In this edition: the bus, black women, anti-vaxxers, autistic kids, governors, FilAm nurses, television production, first responders, trick photography, protests, Lithuania, Parks and Recreation, nightmares, slow streets, nannies, and retail.
Your daily look at links I’ve saved to my Link Log (RSS) over the course of each day but didn’t necessarily address or highlight here on the blog. These are the links I logged yesterday, and not necessarily links to things published yesterday.
As a naturally anxious person who has lived through many of Metro’s ups and downs, I have rehearsed a fair number of transit disaster scenarios in my head. But never, not even in my worst anxiety spirals, did I imagine the current reality: that the bus would become a vector of a global pandemic, that anyone with the option to stay home would be asked not to ride, that loving your community would mean not riding the bus.
Mungin’s condition worsened, and because she was too weak to take the subway to the nearest hospital, she called 911. When the ambulance arrived, the EMTs were convinced it was a panic attack, not COVID-19. One of them sat with Mungin, who is Black, asking her questions to help her calm down. When he asked her about her long-term dreams and goals, she replied through labored breath, “My goal is not to die today.”

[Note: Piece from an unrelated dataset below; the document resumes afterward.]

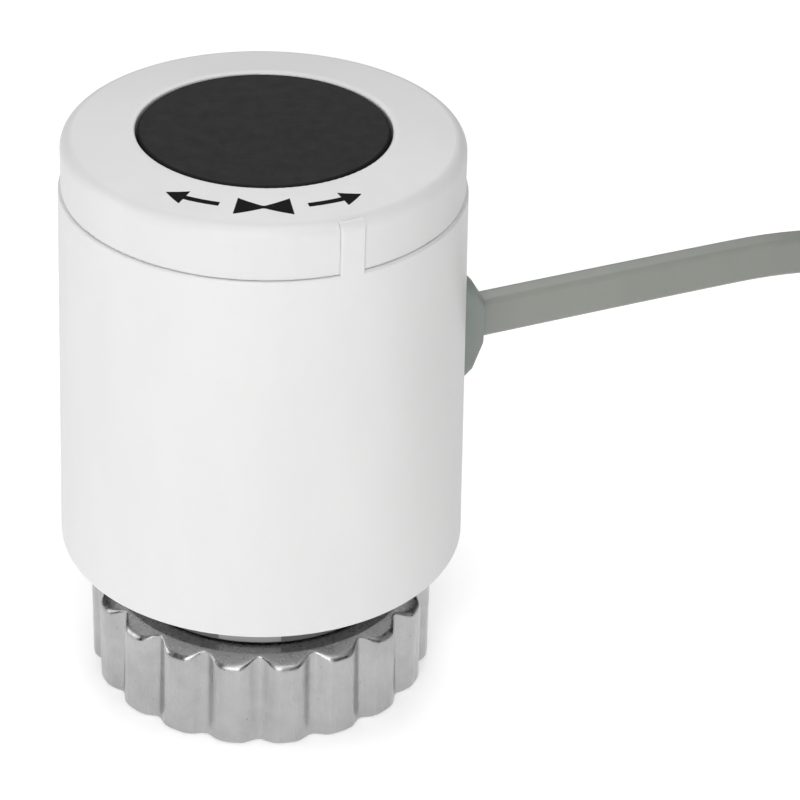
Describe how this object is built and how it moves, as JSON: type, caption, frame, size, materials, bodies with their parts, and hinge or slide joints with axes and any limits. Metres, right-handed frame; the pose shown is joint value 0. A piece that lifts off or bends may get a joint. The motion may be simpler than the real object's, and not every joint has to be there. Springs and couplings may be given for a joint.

“One of the hallmarks of the anti-vaccine movement is this sense of selfishness and lack of concern for other people’s health,” Pan says. “They like to talk about rights and freedom. But what they really want is freedom without consequences.”
I don’t blame my son or his autism for these disruption-triggered meltdowns, but I wonder if he would have better self-regulation and coping abilities if he had not spent so much of his childhood in autism therapies that forced him to suppress his innate autistic needs under the guise of ‘intervention.’
The rise of the governors has prompted a long-overdue political conversation about the realities of government funding. Since the 1980s, Republicans have attracted voters by harping on the “takers” in Democratic areas. But when McConnell last Wednesday said he would never agree to a “blue state bailout,” New York Governor Andrew Cuomo responded: “We’re one nation. We put into the pot what we need, you take what you need… but if you want to call for an accounting, you’re making a mistake because you lose.”
As the coronavirus pandemic takes a devastating toll on health care workers, death notices published in recent weeks starkly show that it is hitting Filipino Americans—who make up an outsized portion of the nation’s nursing workforce—especially hard.
Now that a smaller staff of television crews are developing new skill sets and being innovative about how to get their shows made, Ghalayini, the Full Frontal With Samantha Bee producer, said she thinks the industry might change “in the sense that we’re learning that you can make something with less.”
“Yeah, give me a rubber band and some paper clips,” Willett said cheerfully. “That is kind of what we’re doing. You know, with limited resources coming up with solutions.”
This has caused photographer Ólafur Steinar Gestsson and a colleague to take a trip around Copenhagen to take pictures of people enjoying the good April weather – and although the two photographers pressed the camera button pretty much at the same time, the motives were quite different.
In our current pandemic, vehicular protest has emerged as the go-to direct-action strategy. It’s a tried-and-true model that predates the coronavirus: Taxi drivers in Mexico City staged car sit-ins against Uber; commercial truck drivers have used “slow roll” demonstrations to critique industry regulations. For years, large groups of urban bicyclists have staged monthly Critical Mass rides to advocate for the rights of non-automotive road users.
Lithuania’s capital, Vilnius, has announced plans to turn the city into a vast open-air cafe by giving over much of its public space to hard-hit bar and restaurant owners so they can put their tables outdoors and still observe physical distancing rules.
In terms of logistics, the special—like NBC’s Saturday Night Live and CBS’ forthcoming scripted drama All Rise—was produced remotely. Actors were sent rigs with a tripod and iPhone, lights and microphones, all of which were disinfected. The cast filmed themselves using iPhones while Schur and other members from the Parks creative team looked on from other angles via Zoom.
Experts say humanity has rarely experienced “collective dreaming” on such a broad scale in recorded history—and certainly never while also being able to share those nightmares in real time.
“The new strategy will repurpose streets, including closing them to car traffic, to make it easier and safer for Portlanders to practice physical distancing as the city recovers,” reads a statement just released by PBOT by way of Commissioner Chloe Eudaly.
They don’t seem to be worried, even though when I started coming into the Hamptons, I had a cough. The dad seems to be a germophobe. He’s freaking out all the time about my kids washing their hands, but if we’re FaceTiming someone and I’m coughing in the background, he’ll say, “Oh, it’s just the nanny.”
By obliterating the face-to-face economy, the coronavirus will return Americans to a blend of virtual commerce and home prep that is reminiscent of the late 19th century. In the 1890s, Sears, Roebuck delivered a bible of goods to the doorsteps of families who cooked at home. In the spring of 2020, Amazon and its ilk deliver an infinitude of stuff to the front steps and mailrooms of families who couldn’t dine out even if they wanted to.